I'm definitely guilty of this myself at times. So if I'm directing a blog post or a comment at a specific person, I need to do better at visualizing that person standing in front of me as I say what I want to say about them.
Another problem with online conversations is that in ordinary life communication doesn't just involve words. It also involves a tone of voice, facial expressions, body language. And of course, an ability to say things like "I don't quite understand; please elaborate on what you meant when you said _______"
So its easy to misunderstand those with whom we interact online.
I like to express strong opinions. Many commenters on my blog posts also like to express strong opinions. So we’re going to feel misunderstood by other people at times. That comes with the territory of expressing strong opinions in a setting where only written words can be shared, not the other ways we use to communicate with people.
In a way it's surprising that comment conversations on this blog are as friendly and productive as they usually are, given how many obstacles there are to understanding another person in cyberspace.
But sometimes feelings get hurt. This is unfortunate, though often unavoidable. Partly it's due to different ways of communicating between men and women. I don't want to overemphasize this. It just seems like a reality to me.
I talked about this in a 2005 post on my HinesSight blog, "Why men don't share their feelings."
“How’re you doing?” says Dennis as I walk into the Pacific Martial Arts changing room. Instead of replying with my habitual robotic “Fine, how’re you?” I have a crazy impulse to actually tell him. I’ll share my feelings!

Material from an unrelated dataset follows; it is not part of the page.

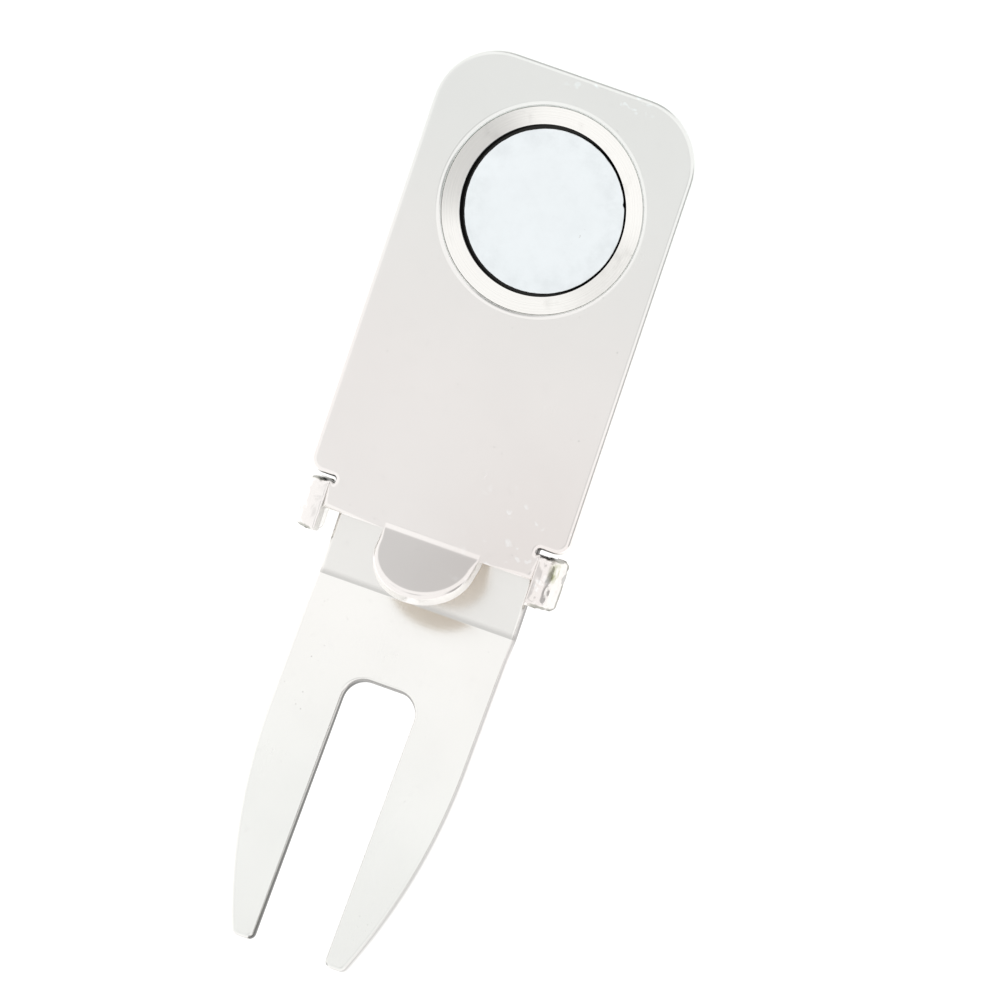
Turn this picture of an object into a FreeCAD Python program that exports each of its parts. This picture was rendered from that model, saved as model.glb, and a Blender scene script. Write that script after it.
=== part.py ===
import FreeCAD, Part
import math
import os

# Folding divot repair tool with a magnetic ball-marker seat.
# Millimetres. The origin is on the magnet's face, in the middle of the marker recess.
# X runs across the tool, Y along it towards the rounded end of the handle, Z out of the front face.

Vector = FreeCAD.Vector

# ---- handle plate -------------------------------------------------------------------------
sheet = 2.0                      # thickness of the handle's sheet
handle_half_width = 16.7
handle_length = 58.2
recess_from_top = 16.6           # recess centre below the rounded end
front_z = 0.45                   # front face above the magnet's face
plate_shift_x = -0.3             # the recess sits a little right of the plate's middle
rim_round = 0.6                  # rounding of the plate's long edges
top_corner_radius = 8.0
heel_corner_radius = 1.8         # corner between the long side and the relief notch
top_y = recess_from_top
edge_y = top_y - handle_length   # the plate's straight lower edge, over the hinge
back_z = front_z - sheet

# ---- ears, bent down at the two lower corners -----------------------------------------------
ear_outer_left = 16.6            # the left knuckle is pressed out a little further
ear_outer_right = 16.1
ear_inner_x = 14.0
ear_bend_inner = 0.4             # inside radius of the bend
ear_bend_outer = 2.3
ear_root_x = ear_inner_x - ear_bend_inner
ear_top_y = edge_y + 3.2
ear_low_y = edge_y - 3.0
ear_depth = 5.8                  # from the front face to the ear's lowest edge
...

“Well, my feet have been tingling for about a week. I don’t know what’s going on. I’ve got an appointment to see a doctor tomorrow.” Without missing a beat (appropriately: Dennis is a drummer) I hear, “You’ve got a brain tumor. No doubt about it. You’re going to die.”
For the rest of our hour and a half training session, whenever I stop to check on how my feet are doing Dennis again says, “Oh yeah, you’ve got a brain tumor. Your time is up.”
Sensei Warren, our regular martial arts instructor, came in late. After telling him my tale of tingling feet I got a marginally better prognosis: “You’ve got diabetic neuropathy. No doubt about it. You’re going to lose your feet.” And I don’t even have diabetes.
Now, I know both Dennis and Warren care a lot about me. They demonstrated their manly concern by telling me that I’m either going to die or lose my feet. If one of them had given me a big hug and said “Don’t worry, everything is going to be all right,” I would have begun to worry that he had a brain tumor.
If I want sympathy, I’ll tell my troubles to my wife. From my marital arts buddies I get camaraderie and support that isn’t expressed in words. Dennis taught the class that evening. He started off by saying, “Let’s work on kicks tonight since your feet are giving you a problem.”
Which is what we did. For almost an hour. The unspoken message was, “Your feet are OK. Suck it up. This is no big deal.” That’s pretty much what the doctor said the next day: “Your feet look fine; I’ll do a blood test anyway; call me in a month if you’re not better.”
I'm sharing this anecdote because it points to a seeming fact: men are more comfortable with the rough-and-tumble of online communications because they're more used to joking around with each other in some rough ways.
This is fine.
But I worry when a woman shares something on this blog, then gets attacked in an intense fashion. Mostly or entirely by men. That's when I feel protective toward the woman, since I feel responsible for providing a safe space for people to share their ideas without feeling like they're in some sort of danger.
Well, those are my thoughts for tonight. Thanks for listening. I'll get back to a regular Church of the Churchless blog post soon.